→ **Instructions to follow**: Write out the data again in full, exactly as it reads.

→ **Material provided**:
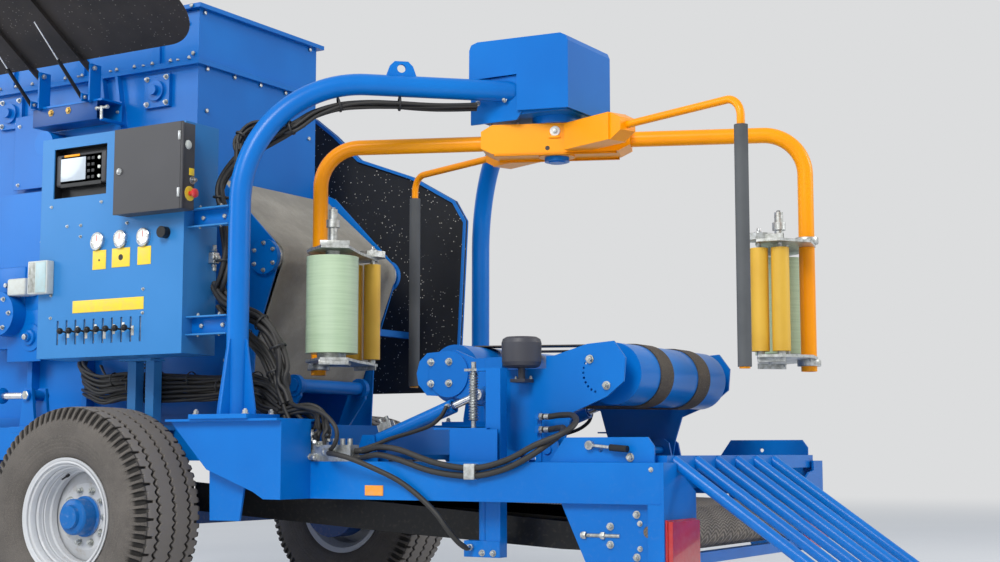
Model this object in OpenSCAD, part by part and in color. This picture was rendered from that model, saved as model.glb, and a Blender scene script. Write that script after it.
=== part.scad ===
// Trailed machine that presses chopped crop into small round bales and wraps them in film.
// X runs forward along the machine, Y to its left and Z up from the ground.
// Places along X are counted from the wrapping axis and moved to the row's origin by at_axis().

/* [Overall] */
// Wrapping axis to the lower end of the discharge ramp
rear_reach = 2150; // [2100:10:2300]
// Wrapping axis to the front of the towing eye
front_reach = 6050; // [5900:10:6300]

/* [Wheels] */
// Wrapping axis to the wheel axle
axle_x = 2110; // [2080:5:2150]
// Machine's middle to the middle of a tyre
wheel_y = 1170; // [1165:5:1200]
// Outer diameter of a tyre
tyre_d = 1130; // [1100:5:1150]
// Width of a tyre
tyre_w = 460; // [430:5:470]
// Diameter over the rim's flange
rim_d = 606; // [590:2:620]
// Shoulder blocks around each side of a tyre
shoulder_blocks = 30; // [24:2:40]

/* [Wrapping rotor] */
// Angle of the leading arm from straight ahead, as parked
arm_angle = 22; // [0:1:60]
// Radius of the upright part of an arm
arm_r = 1280; // [1240:5:1300]
// Diameter of an arm's tube
arm_d = 80; // [70:2:90]
// Height of an arm's level part
arm_z = 2520; // [2480:5:2560]
// Lower end of an arm
arm_low_z = 1300; // [1280:5:1340]
// Angle from an arm back to its safety bar
bar_angle = 44; // [40:1:48]
// Radius of a safety bar
bar_r = 1336; // [1310:2:1340]

/* [Film units] */
// Width of the film
film_w = 500; // [480:5:510]
// Diameter of a full film roll
film_d = 270; // [230:5:280]
// Radius of a film roll's middle from the wrapping axis
film_r = 1170; // [1160:2:1180]
// Lower end of the film rolls
film_z = 1400; // [1390:5:1420]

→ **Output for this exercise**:
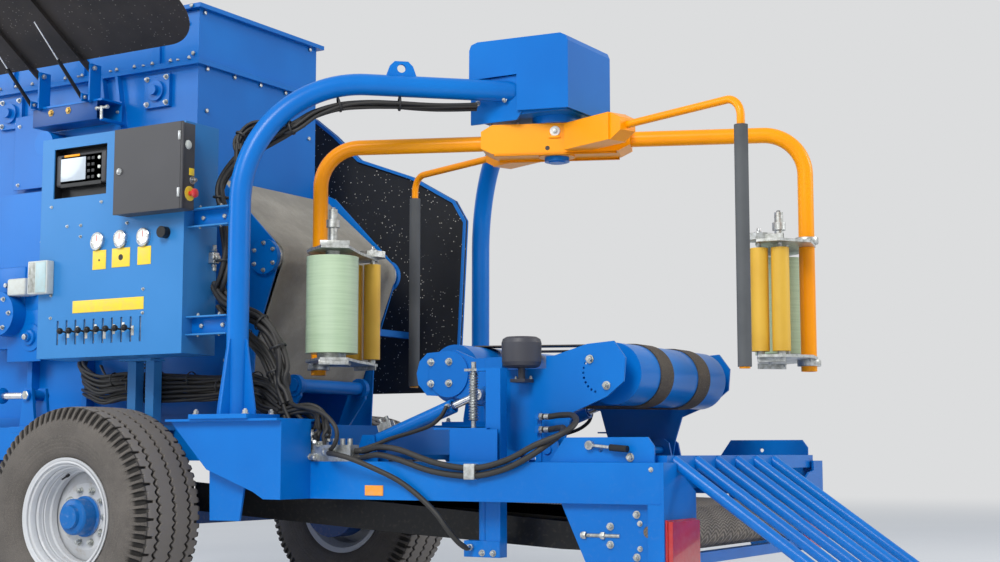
Model this object in OpenSCAD, part by part and in color. This picture was rendered from that model, saved as model.glb, and a Blender scene script. Write that script after it.
=== part.scad ===
// Trailed machine that presses chopped crop into small round bales and wraps them in film.
// X runs forward along the machine, Y to its left and Z up from the ground.
// Places along X are counted from the wrapping axis and moved to the row's origin by at_axis().

/* [Overall] */
// Wrapping axis to the lower end of the discharge ramp
rear_reach = 2150; // [2100:10:2300]
// Wrapping axis to the front of the towing eye
front_reach = 6050; // [5900:10:6300]

/* [Wheels] */
// Wrapping axis to the wheel axle
axle_x = 2110; // [2080:5:2150]
// Machine's middle to the middle of a tyre
wheel_y = 1170; // [1165:5:1200]
// Outer diameter of a tyre
tyre_d = 1130; // [1100:5:1150]
// Width of a tyre
tyre_w = 460; // [430:5:470]
// Diameter over the rim's flange
rim_d = 606; // [590:2:620]
// Shoulder blocks around each side of a tyre
shoulder_blocks = 30; // [24:2:40]

/* [Wrapping rotor] */
// Angle of the leading arm from straight ahead, as parked
arm_angle = 22; // [0:1:60]
// Radius of the upright part of an arm
arm_r = 1280; // [1240:5:1300]
// Diameter of an arm's tube
arm_d = 80; // [70:2:90]
// Height of an arm's level part
arm_z = 2520; // [2480:5:2560]
// Lower end of an arm
arm_low_z = 1300; // [1280:5:1340]
// Angle from an arm back to its safety bar
bar_angle = 44; // [40:1:48]
// Radius of a safety bar
bar_r = 1336; // [1310:2:1340]

/* [Film units] */
// Width of the film
film_w = 500; // [480:5:510]
// Diameter of a full film roll
film_d = 270; // [230:5:280]
// Radius of a film roll's middle from the wrapping axis
film_r = 1170; // [1160:2:1180]
// Lower end of the film rolls
film_z = 1400; // [1390:5:1420]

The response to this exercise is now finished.